Revisit first order discounts when:
- You are buying from a store for the first time and want to know whether an email or app sign-up is worth it.
- You are shopping during a major sale and need to compare a welcome code against event pricing.
- You are trying to stack a first purchase promo code with cashback, loyalty points, or free shipping.
- You suspect that the store's definition of "new customer" may not match your situation.
- You are building a personal shortlist of the best sign up discount stores in the categories you shop most.
A simple action plan can save time:
- Check the cart before signing up. Know the regular price, sale price, and shipping cost first.
- Look for the welcome offer on the store site itself. Prefer direct sign-up prompts over third-party coupon claims.
- Read the terms for exclusions and minimums. Do not assume sale items are included.
- Compare the final price with cashback and rewards options. The best new customer discount is the one that wins after all costs and credits are considered.
- Decide whether the sign-up is worth the follow-up marketing. A small discount may not justify SMS enrollment or another retail newsletter.
- Save the result to your own notes. If a store's first order deal was easy and genuinely useful, keep a simple record by category so your future shopping gets faster.
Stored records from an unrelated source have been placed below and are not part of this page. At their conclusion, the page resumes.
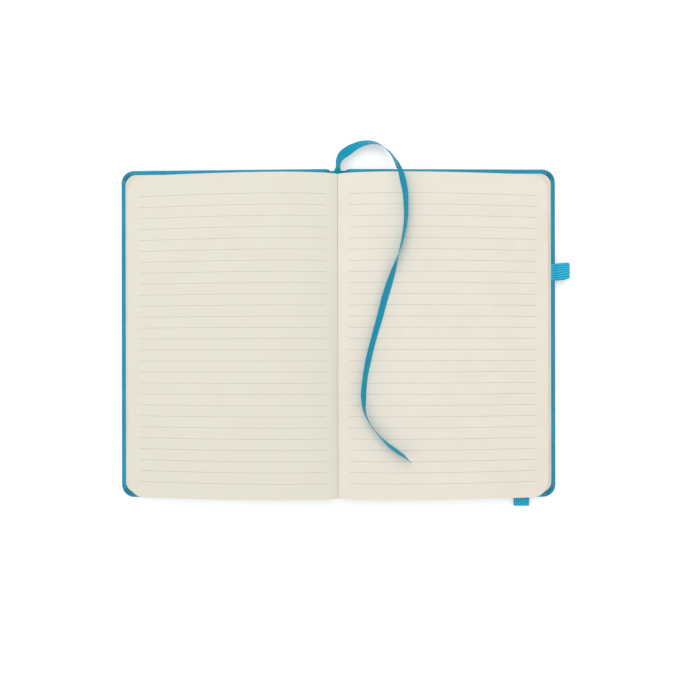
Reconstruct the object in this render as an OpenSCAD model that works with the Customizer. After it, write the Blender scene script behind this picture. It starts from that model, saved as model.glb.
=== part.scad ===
// Hard-cover notebook that lies open at its middle, with a ribbon marker, a pen loop and a
// closure elastic. +X runs to the back cover's fore-edge, +Y to the head of the book, +Z up.
// The origin is the middle of the spine panel's underside, which rests on the table.

/* [Cover] */
// Height of the cover from foot to head
cover_h = 210; // [190:1:230]
// Width of one cover panel from the joint to the fore-edge
panel_w = 132; // [120:1:145]
// Radius of the cover's two outer corners
cover_corner_r = 8; // [5:0.5:12]
// Thickness of the cover board
board_t = 1.8; // [1.5:0.1:2.2]
// Thickness of the covering material
wrap_t = 0.4; // [0.3:0.05:0.5]
// Width of the covering material that is turned in over the board
turn_in = 15; // [12:1:18]
// Thickness of the pasted endpaper
paper_t = 0.2; // [0.15:0.05:0.3]
// Rim of covering material that the endpaper leaves bare
rim_w = 3; // [2:0.5:4]
// Radius of the endpaper's outer corners
paper_corner_r = 7; // [3:0.5:9]

/* [Spine] */
// Width of the spine panel
spine_w = 12.5; // [12:0.5:13]
// Width of the stiff strip in the spine
strip_w = 10.5; // [9.5:0.5:11]
// Thickness of the stiff strip in the spine
strip_t = 1.6; // [1.2:0.1:1.8]
// Distance of a cover panel's inner edge from the book's middle
joint_x = 7.4; // [7.2:0.1:8]
// Height of the covers' underside at the joints
joint_rise = 4.2; // [4:0.1:4.6]

/* [Pages] */
// Thickness of each half of the page block where it lies flat
stack_t = 3.8; // [3:0.1:4.5]
// Height that the open pages arch above that
crown_h = 8.4; // [6:0.2:10]
// Distance of the arch's crest from the book's middle
crest_x = 39; // [34:1:45]
// Distance that the cover stands past the pages at the fore-edge
fore_square = 4.8; // [4:0.2:7]
// Distance that the cover stands past the pages at the head
head_square = 5; // [2:0.2:6]
// Distance that the cover stands past the pages at the foot
foot_square = 1.2; // [0.8:0.2:3]
// Radius of the pages' outer corners
page_corner_r = 11; // [4:0.5:12]
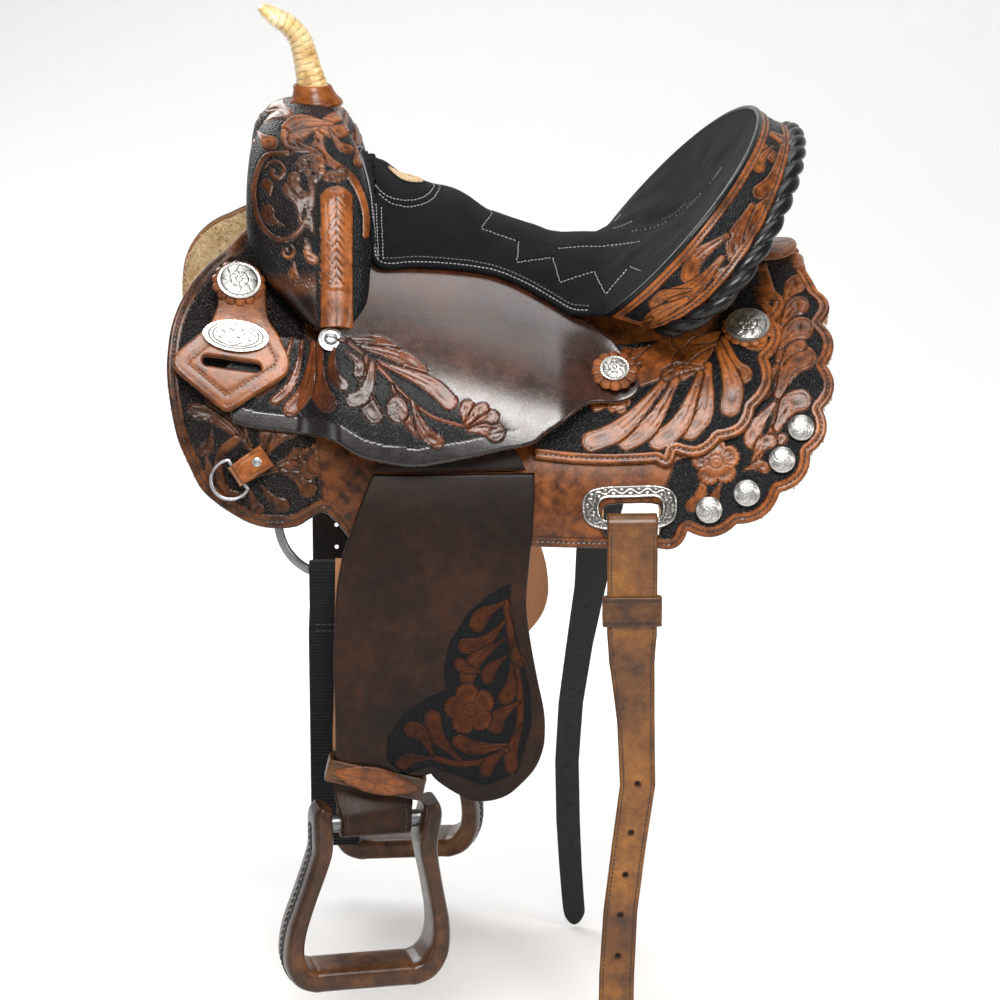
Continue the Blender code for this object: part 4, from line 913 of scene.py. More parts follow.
# ------------------------------------------------------------------ patterns (x, s) in mm
SKIRT_CUSPS = [(289, 99), (288, 145), (289, 194), (283, 239), (271, 280), (243, 315), (204, 343), (160, 348), (131, 363)]
SKIRT_FRONT = [(-151, 360), (-162, 341), (-175, 344), (-190, 352), (-212, 354), (-231, 351), (-248, 344), (-263, 336), (-276, 326),
               (-287, 308), (-296, 291), (-302, 267), (-305, 243), (-304, 223), (-301, 204), (-295, 185), (-287, 167),
               (-279, 152), (-268, 134), (-252, 110), (-238, 80), (-230, 58)]
_front = [tuple(p) for p in smooth_line([(-140, 363)] + SKIRT_FRONT[1:], 3)]
SKIRT_OUT = [(-228, 45), (180, 45), (200, 12), (282, 12), (282, 60)] + scallops(SKIRT_CUSPS, 9, 9) + _front
REAR_CUSPS = [(249, 102), (245, 143), (237, 188), (222, 238), (190, 266), (150, 275), (131, 282)]
REAR_OUT = ([(95, 152), (199, 152), (206, 140), (207, 14), (245, 14), (246, 60)] + scallops(REAR_CUSPS, 9, 9)
            + [(23, 282), (23, 152)])
JOCKEY_LOW = [(-247, 276), (-228, 279), (-198, 279), (-178, 281), (-156, 287), (-134, 297), (-111, 301), (-80, 302),
              (-35, 292), (-6, 283), (20, 275), (33, 264), (48, 252), (62, 238), (72, 229), (83, 224), (95, 223),
              (107, 220), (116, 214), (119, 204), (113, 182), (98, 158)]
JOCKEY_REST = [(80, 144), (58, 128), (30, 112), (0, 103), (-60, 108), (-112, 112), (-140, 116), (-146, 184), (-154, 198),
               (-168, 203), (-190, 198), (-214, 200), (-232, 210), (-256, 236)]
JOCKEY_OUT = [tuple(p) for p in smooth_line(JOCKEY_LOW, 4)] + JOCKEY_REST
KEEPER_OUT = [(-243, 144), (-251, 147), (-258, 156), (-259, 185), (-266, 204), (-299, 234), (-300, 243), (-251, 272),
              (-197, 236), (-194, 224), (-204, 204), (-214, 191), (-216, 173), (-217, 156), (-227, 146)]


def jockey_off(x, s):
    over = smoothstep(-0.190, -0.148, x) * (1 - smoothstep(0.045, 0.105, x))
    mid = 0.0365 + 0.0065 * smoothstep(0.16, 0.26, s)
    low = 0.0185 + 0.0055 * smoothstep(-0.02, 0.07, x)
    return low + (mid - low) * over + 0.012 * (1 - smoothstep(0.130, 0.185, s)) * (1 - over)


def laid(base):
    return lambda u, v, h: drape(u / 1000, v / 1000, base + h / 1000)


# ---- fleece lining: wool toward the horse
def fleece():
    place = lambda u, v, h: drape(u / 1000, v / 1000, 0.0125 - h / 1000)
    out = inset(resample(SKIRT_OUT, 4), 2.0)
    deep = (out[:, 0] > -214) & (out[:, 0] < -99) & (out[:, 1] > 315)
    out[deep, 1] = 316.5
    slot = [(85, 319), (135, 319), (135, 353), (85, 353)]

    def relief(uv, pts, d):
        x, y = uv[:, 0], uv[:, 1]
        h = 0.9 * np.sin(x * 0.62 + 2.1 * np.sin(y * 0.21)) * np.sin(y * 0.58 + 1.7 * np.sin(x * 0.19))
        h += 0.5 * np.sin(x * 1.31 + y * 0.93) * np.sin(y * 1.17 - x * 0.71) + RNG.normal(0, 0.35, len(x))
        return {"h": h}
    V, F, at = solid_sheet(out, place, 11.0, relief, [slot], coarse=4.2, edge=3.0, r=4.0)
    swap(pair("fleece", V, F, at, WOOL), "fleece")
    # locks of wool: on the face, and a fringe at the edge
    lo, hi = out.min(0), out.max(0)
    P = np.stack([RNG.uniform(lo[0], hi[0], 9000), RNG.uniform(lo[1], hi[1], 9000)], -1)
    P = P[inside(P, out) & ~inside(P, slot)]
    d, _ = line_dist(P, out)
    P = P[RNG.random(len(P)) < np.where(d < 12, 1.0, 0.55)]
    E = resample(out, 1.6)
    E = inset(E + RNG.normal(0, 0.4, E.shape), 0.6)
    C = np.concatenate([place(P[:, 0], P[:, 1], np.full(len(P), 10.2)), place(E[:, 0], E[:, 1], RNG.uniform(2, 10, len(E)))])
    O = np.concatenate([place(P[:, 0], P[:, 1], np.full(len(P), 11.2)),
                        place(*(inset(E, -1.6).T), np.full(len(E), 6.0))])
    O[len(P):] = C[len(P):] + (O[len(P):] - place(*(E.T), np.full(len(E), 6.0)))
    N = O - C
    N /= np.linalg.norm(N, axis=1)[:, None]
    n = len(C)
    side = np.cross(N, RNG.normal(0, 1, (n, 3)))
    side /= np.linalg.norm(side, axis=1)[:, None]
    third = np.cross(N, side)
    rows, k = 5, 4
    V = []
    size = RNG.uniform(0.0020, 0.0034, n)
    for r in range(rows):
        t = r / (rows - 1)
        a = 3.6 * t
        rad = 0.00062 * (1 - 0.75 * t)
        cen = C + N * (size * np.sin(a) * 0.55 + 0.0004)[:, None] + side * (size * 0.55 * (1 - np.cos(a)))[:, None]
        for i in range(k):
            V.append(cen + third * (rad * 1.7 * cos(2 * pi * i / k)) + N * (rad * 1.7 * sin(2 * pi * i / k)))
    V = np.stack(V, 1).reshape(-1, 3)
    F = []
    for r in range(rows - 1):
        for i in range(k):
            a, b = r * k + i, r * k + (i + 1) % k
            F += [(a, b, b + k), (a, b + k, a + k)]
    F += [(0, 2, 1), (0, 3, 2), (4 * k, 4 * k + 1, 4 * k + 2), (4 * k, 4 * k + 2, 4 * k + 3)]
    F = (np.array(F)[None] + (np.arange(n) * rows * k)[:, None, None]).reshape(-1, 3)
    pair("fleece_locks", V, F, {}, WOOL)


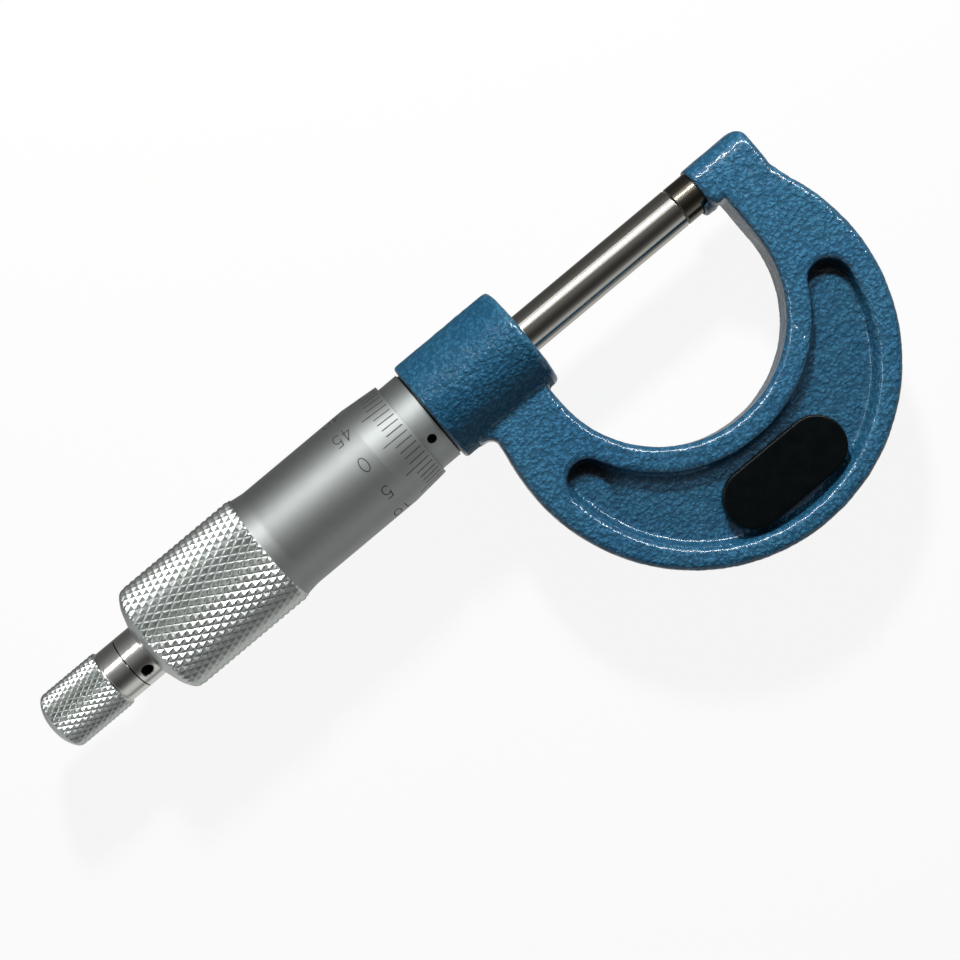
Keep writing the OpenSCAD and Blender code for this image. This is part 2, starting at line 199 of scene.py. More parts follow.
class Graph:
    """Short calls for building a material's or the world's node tree."""

    def __init__(self, tree):
        self.tree = tree

    def node(self, kind, links=None, **settings):
        """A node with its inputs linked or set, by name or number, and its settings made."""
        made = self.tree.nodes.new(kind)
        for key, value in settings.items():
            setattr(made, key, value)
        for socket, value in (links or {}).items():
            if isinstance(value, bpy.types.NodeSocket):
                self.tree.links.new(value, made.inputs[socket])
            else:
                made.inputs[socket].default_value = value
        return made

    def math(self, operation, *values):
        """The result of a math node."""
        return self.node("ShaderNodeMath", dict(enumerate(values)), operation=operation).outputs[0]

    def vector(self, operation, *values):
        """The result of a vector math node: a number for a length, otherwise a vector."""
        made = self.node("ShaderNodeVectorMath", dict(enumerate(values)), operation=operation)
        return made.outputs["Value" if operation == "LENGTH" else "Vector"]

    def ramp(self, value, *stops):
        """Maps a value through colours given as (position, (r, g, b)) or (position, grey)."""
        made = self.node("ShaderNodeValToRGB", {0: value})
        elements = made.color_ramp.elements
        while len(elements) < len(stops):
            elements.new(0.5)
        for element, (position, colour) in zip(elements, stops):
            element.position = position
            rgb = colour if isinstance(colour, tuple) else (colour,) * 3
            element.color = (*rgb, 1)
        return made.outputs[0]

    def fade(self, length_mm, *stops):
        """Maps a length of 0 to 10 mm through greys given as (length, grey)."""
        return self.ramp(self.math("DIVIDE", length_mm, 10.0), *[(stop / 10, grey) for stop, grey in stops])

    def mix(self, factor, a, b):
        """Colour a, or as much of colour b as the factor says."""
        made = self.node("ShaderNodeMix", data_type="RGBA")
        for socket, value in ((0, factor), (6, a), (7, b)):
            if isinstance(value, bpy.types.NodeSocket):
                self.tree.links.new(value, made.inputs[socket])
            else:
                made.inputs[socket].default_value = value if socket == 0 else (*value, 1)
        return made.outputs[2]

    def place(self, scale=(1, 1, 1)):
        """Object coordinates in millimetres, stretched by a scale."""
        links = {0: self.node("ShaderNodeTexCoord").outputs["Object"], "Scale": [s / MM for s in scale]}
        return self.node("ShaderNodeMapping", links).outputs[0]

    def noise(self, place, scale, detail=2.0, roughness=0.5):
        """Smooth noise from 0 to 1."""
        links = {"Vector": place, "Scale": scale, "Detail": detail, "Roughness": roughness}
        return self.node("ShaderNodeTexNoise", links).outputs["Fac"]

    def bump(self, height, distance_mm, normal=None):
        """A normal bent by a height that is worth this many millimetres at 1."""
        links = {"Height": height, "Distance": distance_mm * MM, "Strength": 1.0}
        if normal is not None:
            links["Normal"] = normal
        return self.node("ShaderNodeBump", links).outputs[0]

    def finish(self, **sockets):
        """Links values to the shader's inputs, named in lower case."""
        shader = self.tree.nodes["Principled BSDF"]
        for name, value in sockets.items():
            self.tree.links.new(value, shader.inputs[name.replace("_", " ").title()])


PAINT_COOL, PAINT_WARM = (0.032, 0.178, 0.350), (0.042, 0.201, 0.360)
# a lighter tone for the relief's crests and a dark one for its creases, partly the enamel's own tone and
# partly painted highlight and painted shade; the dark one is also painted shade in the pocket
PAINT_LIGHT, PAINT_CREASE_AND_SHADE = (0.100, 0.330, 0.490), (0.005, 0.062, 0.125)
# painted shade: a near-black colour laid along one side of each end of the pocket
PAINTED_SHADE = (0.002, 0.006, 0.010)
PAINTED_SHADE_SHIFT = (2.05, 2.45, 0)                 # to a lobe's centre from the centre of its paler part
PALER_R = 4.1                                 # the paler part's round edge


def lobe_stain(g, place):
    """How far the enamel is darkened, as painted shade, along one side of both ends of the pocket.

    The photo has deep shade there, which the lights alone leave too pale.
    """
    reach, rise = lobe_offset()
    shares = []
    for side in (-1, 1):
        centre = (POCKET_CENTRE[0] + side * reach, POCKET_CENTRE[1] + rise, 0)
        offset = g.vector("MULTIPLY", g.vector("SUBTRACT", place, centre), (1, 1, 0))
        near = g.fade(g.vector("LENGTH", offset), (LOBE_R - 0.8, 1.0), (LOBE_R + 3.0, 0.0))
        from_paler = g.vector("LENGTH", g.vector("ADD", offset, PAINTED_SHADE_SHIFT))
        past = g.fade(from_paler, (PALER_R - 0.25, 0.0), (PALER_R + 0.25, 1.0))
        shares.append(g.math("MULTIPLY", near, past))
    return g.math("MAXIMUM", *shares)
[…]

If your household also qualifies for other discounts, compare those too. A first order deal is not always the best path if you can access more durable savings through our Student Discount List, Military Discount List by Store, or Senior Discounts by Store and Restaurant. The strongest strategy is often not finding a single dramatic coupon code today. It is building a reliable process for spotting the right discount type for each order.
That is the lasting value of tracking first order discounts carefully. Retailers will keep adjusting their offers. Search results will keep mixing good deals with outdated ones. But if you return to a clear comparison method, you can keep finding new customer discounts that are actually useful instead of merely eye-catching.